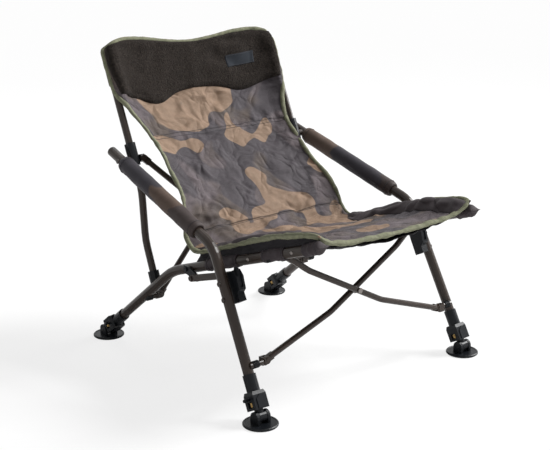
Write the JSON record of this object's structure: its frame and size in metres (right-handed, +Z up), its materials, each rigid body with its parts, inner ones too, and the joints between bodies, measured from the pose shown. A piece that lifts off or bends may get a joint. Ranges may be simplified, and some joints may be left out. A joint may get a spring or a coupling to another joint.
{
  "type": "folding_fishing_chair",
  "caption": "Low folding carp-fishing chair: camouflage padded sling with fleece head panel, armrests, crossed braces and telescopic legs on round mud feet.",
  "frame": {"origin": "middle of the footprint, on the ground", "axes": "+X across the chair, to the sitter's left, +Y from the seat's front edge to the backrest, +Z up"},
  "size_m": [0.6616, 0.7404, 0.6964],
  "materials": {
    "taupe_tube": "matt powder coat, dark brown-taupe",
    "black_plastic": "moulded, black with a bluish sheen",
    "camo_cloth": "padded woven polyester, grey-purple, brown and tan camouflage",
    "fleece": "brushed fleece",
    "dark_cloth": "woven",
    "pad_neoprene": "foam-backed neoprene",
    "rivet_steel": "plain"
  },
  "bodies": {
    "rail_frame_left": {"side_rail_left": "taupe_tube", "back_upright_left": "taupe_tube", "upright_socket_left": "black_plastic", "stay_bracket_left": "black_plastic", "rear_leg_lock_left": "black_plastic", "rail_sleeve_front_left": "dark_cloth", "rail_sleeve_middle_left": "dark_cloth", "rail_sleeve_rear_left": "dark_cloth", "sling_panel": "camo_cloth", "head_pad": "fleece", "seat_underlay": "dark_cloth"},
    "arm_frame_left": {"front_leg_arm_left": "taupe_tube", "arm_end_plug_left": "black_plastic", "arm_pad_left": "pad_neoprene", "side_stay_left": "taupe_tube", "stay_catch_left": "black_plastic", "front_leg_lock_left": "black_plastic"},
    "upper_fork_left_body": {"upper_fork_left": "taupe_tube"},
    "lower_fork_left_body": {"lower_fork_left": "taupe_tube"},
    "rear_fork_left_body": {"rear_fork_left": "taupe_tube"},
    "arm_collar_left_body": {"arm_collar_left": "black_plastic"},
    "catch_trigger_left_body": {"catch_trigger_left": "black_plastic"},
    "front_inner_leg_left_body": {"front_inner_leg_left": "black_plastic"},
    "rear_inner_leg_left_body": {"rear_inner_leg_left": "black_plastic"},
    "front_foot_left_body": {"front_foot_left": "black_plastic"},
    "rear_foot_left_body": {"rear_foot_left": "black_plastic"},
    "front_release_pin_left_body": {"front_release_pin_left": "black_plastic"},
    "rear_release_pin_left_body": {"rear_release_pin_left": "black_plastic"},
    "rail_frame_right": {"side_rail_right": "taupe_tube", "back_upright_right": "taupe_tube", "upright_socket_right": "black_plastic", "stay_bracket_right": "black_plastic", "rear_leg_lock_right": "black_plastic", "rail_sleeve_front_right": "dark_cloth", "rail_sleeve_middle_right": "dark_cloth", "rail_sleeve_rear_right": "dark_cloth"},
    "arm_frame_right": {"front_leg_arm_right": "taupe_tube", "arm_end_plug_right": "black_plastic", "arm_pad_right": "pad_neoprene", "side_stay_right": "taupe_tube", "stay_catch_right": "black_plastic", "front_leg_lock_right": "black_plastic"},
    "upper_fork_right_body": {"upper_fork_right": "taupe_tube"},
    "lower_fork_right_body": {"lower_fork_right": "taupe_tube"},
    "rear_fork_right_body": {"rear_fork_right": "taupe_tube"},
    "arm_collar_right_body": {"arm_collar_right": "black_plastic"},
    "catch_trigger_right_body": {"catch_trigger_right": "black_plastic"},
    "front_inner_leg_right_body": {"front_inner_leg_right": "black_plastic"},
    "rear_inner_leg_right_body": {"rear_inner_leg_right": "black_plastic"},
    "front_foot_right_body": {"front_foot_right": "black_plastic"},
    "rear_foot_right_body": {"rear_foot_right": "black_plastic"},
    "front_release_pin_right_body": {"front_release_pin_right": "black_plastic"},
    "rear_release_pin_right_body": {"rear_release_pin_right": "black_plastic"},
    "front_bar_ahead": {"front_brace_ahead": "taupe_tube", "front_brace_rivet": "rivet_steel"},
    "front_bar_behind": {"front_brace_behind": "taupe_tube"},
    "rear_bar_behind": {"rear_brace_behind": "taupe_tube", "rear_brace_rivet": "rivet_steel"},
    "rear_bar_ahead": {"rear_brace_ahead": "taupe_tube"}
  },
  "joints": [
    {"name": "upper_fork_left_tilt", "type": "hinge", "parent": "rail_frame_left", "child": "upper_fork_left_body", "pos_m": [-0.19, -0.23239, 0.3128], "axis": [1, 0, 0], "range_deg": [0, 55.52]},
    {"name": "fold", "type": "hinge", "parent": "upper_fork_left_body", "child": "front_bar_ahead", "pos_m": [-0.19, -0.23962, 0.31338], "axis": [0, -0.9967, 0.0806], "range_deg": [-35, 0], "deforming": ["sling_panel", "head_pad", "seat_underlay"]},
    {"name": "front_cross_turn", "type": "hinge", "parent": "front_bar_ahead", "child": "front_bar_behind", "pos_m": [0, -0.24128, 0.20286], "axis": [0, -0.9967, 0.0806], "range_deg": [0, 70.02]},
    {"name": "upper_fork_right_turn", "type": "hinge", "parent": "front_bar_behind", "child": "upper_fork_right_body", "pos_m": [0.19, -0.22517, 0.31222], "axis": [0, -0.9967, 0.0806], "range_deg": [-35.02, 0]},
    {"name": "rail_frame_right_tilt", "type": "hinge", "parent": "upper_fork_right_body", "child": "rail_frame_right", "pos_m": [0.19, -0.23239, 0.3128], "axis": [1, 0, 0], "range_deg": [-55.52, 0]},
    {"name": "lower_fork_left_turn", "type": "hinge", "parent": "front_bar_behind", "child": "lower_fork_left_body", "pos_m": [-0.2438, -0.24157, 0.10942], "axis": [0, -0.9967, 0.0806], "range_deg": [-35.02, 0]},
    {"name": "lower_fork_right_turn", "type": "hinge", "parent": "front_bar_ahead", "child": "lower_fork_right_body", "pos_m": [0.2438, -0.25602, 0.11058], "axis": [0, -0.9967, 0.0806], "range_deg": [0, 35.02]},
    {"name": "arm_frame_left_tilt", "type": "hinge", "parent": "lower_fork_left_body", "child": "arm_frame_left", "pos_m": [-0.2438, -0.24879, 0.11], "axis": [1, 0, 0], "range_deg": [-20.8, 0]},
    {"name": "arm_frame_right_tilt", "type": "hinge", "parent": "lower_fork_right_body", "child": "arm_frame_right", "pos_m": [0.2438, -0.24879, 0.11], "axis": [1, 0, 0], "range_deg": [-20.8, 0]},
    {"name": "collar_left_slide", "type": "slide", "parent": "rail_frame_left", "child": "arm_collar_left_body", "axis": [0, 0.4027, 0.9153], "range_m": [0, 0.1652]},
    {"name": "collar_right_slide", "type": "slide", "parent": "rail_frame_right", "child": "arm_collar_right_body", "axis": [0, 0.4027, 0.9153], "range_m": [0, 0.1652]},
    {"name": "rear_fork_left_tilt", "type": "hinge", "parent": "rail_frame_left", "child": "rear_fork_left_body", "pos_m": [-0.208, 0.17111, 0.1344], "axis": [1, 0, 0], "range_deg": [-4.85, 0]},
    {"name": "rear_fork_right_tilt", "type": "hinge", "parent": "rail_frame_right", "child": "rear_fork_right_body", "pos_m": [0.208, 0.17111, 0.1344], "axis": [1, 0, 0], "range_deg": [-4.85, 0]},
    {"name": "rear_bar_turn", "type": "hinge", "parent": "rear_fork_left_body", "child": "rear_bar_behind", "pos_m": [-0.208, 0.17825, 0.13317], "axis": [0, -0.9854, 0.1701], "range_deg": [0, 28.04]},
    {"name": "rear_cross_turn", "type": "hinge", "parent": "rear_bar_behind", "child": "rear_bar_ahead", "pos_m": [0, 0.19763, 0.28808], "axis": [0, -0.9854, 0.1701], "range_deg": [-56.06, 0]},
    {"name": "front_leg_left_extend", "type": "slide", "parent": "arm_frame_left", "child": "front_inner_leg_left_body", "axis": [-0.0357, -0.4612, -0.8866], "range_m": [0, 0.09]},
    {"name": "front_foot_left_tilt", "type": "hinge", "parent": "front_inner_leg_left_body", "child": "front_foot_left_body", "pos_m": [-0.29498, -0.2858, 0.018], "axis": [1, 0, 0], "range_deg": [-20, 20]},
    {"name": "front_release_pin_left_pull", "type": "slide", "parent": "arm_frame_left", "child": "front_release_pin_left_body", "axis": [-0.9994, 0.0165, 0.0317], "range_m": [0, 0.004], "stiffness_N_per_m": 600, "springref_m": -0.004},
    {"name": "rear_leg_left_extend", "type": "slide", "parent": "rail_frame_left", "child": "rear_inner_leg_left_body", "axis": [-0.041, 0.7859, -0.617], "range_m": [0, 0.09]},
    {"name": "rear_foot_left_tilt", "type": "hinge", "parent": "rear_inner_leg_left_body", "child": "rear_foot_left_body", "pos_m": [-0.25111, 0.3342, 0.018], "axis": [1, 0, 0], "range_deg": [-15, 15]},
    {"name": "rear_release_pin_left_pull", "type": "slide", "parent": "rail_frame_left", "child": "rear_release_pin_left_body", "axis": [-0.9992, -0.0323, 0.0253], "range_m": [0, 0.004], "stiffness_N_per_m": 600, "springref_m": -0.004},
    {"name": "catch_trigger_left_pull", "type": "hinge", "parent": "arm_frame_left", "child": "catch_trigger_left_body", "pos_m": [-0.263, -0.18545, 0.25404], "axis": [1, 0, 0], "range_deg": [0, 14], "stiffness_Nm_per_rad": 0.06, "springref_deg": -28.65},
    {"name": "front_leg_right_extend", "type": "slide", "parent": "arm_frame_right", "child": "front_inner_leg_right_body", "axis": [0.0357, -0.4612, -0.8866], "range_m": [0, 0.09]},
    {"name": "front_foot_right_tilt", "type": "hinge", "parent": "front_inner_leg_right_body", "child": "front_foot_right_body", "pos_m": [0.29498, -0.2858, 0.018], "axis": [1, 0, 0], "range_deg": [-20, 20]},
    {"name": "front_release_pin_right_pull", "type": "slide", "parent": "arm_frame_right", "child": "front_release_pin_right_body", "axis": [0.9994, 0.0165, 0.0317], "range_m": [0, 0.004], "stiffness_N_per_m": 600, "springref_m": -0.004},
    {"name": "rear_leg_right_extend", "type": "slide", "parent": "rail_frame_right", "child": "rear_inner_leg_right_body", "axis": [0.041, 0.7859, -0.617], "range_m": [0, 0.09]},
    {"name": "rear_foot_right_tilt", "type": "hinge", "parent": "rear_inner_leg_right_body", "child": "rear_foot_right_body", "pos_m": [0.25111, 0.3342, 0.018], "axis": [1, 0, 0], "range_deg": [-15, 15]},
    {"name": "rear_release_pin_right_pull", "type": "slide", "parent": "rail_frame_right", "child": "rear_release_pin_right_body", "axis": [0.9992, -0.0323, 0.0253], "range_m": [0, 0.004], "stiffness_N_per_m": 600, "springref_m": -0.004},
    {"name": "catch_trigger_right_pull", "type": "hinge", "parent": "arm_frame_right", "child": "catch_trigger_right_body", "pos_m": [0.263, -0.18545, 0.25404], "axis": [1, 0, 0], "range_deg": [0, 14], "stiffness_Nm_per_rad": 0.06, "springref_deg": -28.65}
  ],
  "couplings": [
    {"joint": "upper_fork_left_tilt", "follows": "fold", "ratio": -1.5857},
    {"joint": "front_cross_turn", "follows": "fold", "ratio": -2},
    {"joint": "upper_fork_right_turn", "follows": "fold", "ratio": 1},
    {"joint": "rail_frame_right_tilt", "follows": "fold", "ratio": 1.5857},
    {"joint": "lower_fork_left_turn", "follows": "fold", "ratio": 1},
    {"joint": "lower_fork_right_turn", "follows": "fold", "ratio": -1},
    {"joint": "arm_frame_left_tilt", "follows": "fold", "ratio": 0.59371},
    {"joint": "arm_frame_right_tilt", "follows": "fold", "ratio": 0.59371},
    {"joint": "collar_left_slide", "follows": "fold", "m_per_rad": -0.27016},
    {"joint": "collar_right_slide", "follows": "fold", "m_per_rad": -0.27016},
    {"joint": "rear_fork_left_tilt", "follows": "fold", "ratio": 0.138},
    {"joint": "rear_fork_right_tilt", "follows": "fold", "ratio": 0.138},
    {"joint": "rear_bar_turn", "follows": "fold", "ratio": -0.80057},
    {"joint": "rear_cross_turn", "follows": "fold", "ratio": 1.6011}
  ]
}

§ §

Set task >>
Determine how many lines in the data above contain the string "bodies". Give nothing except the number.

The output >>
2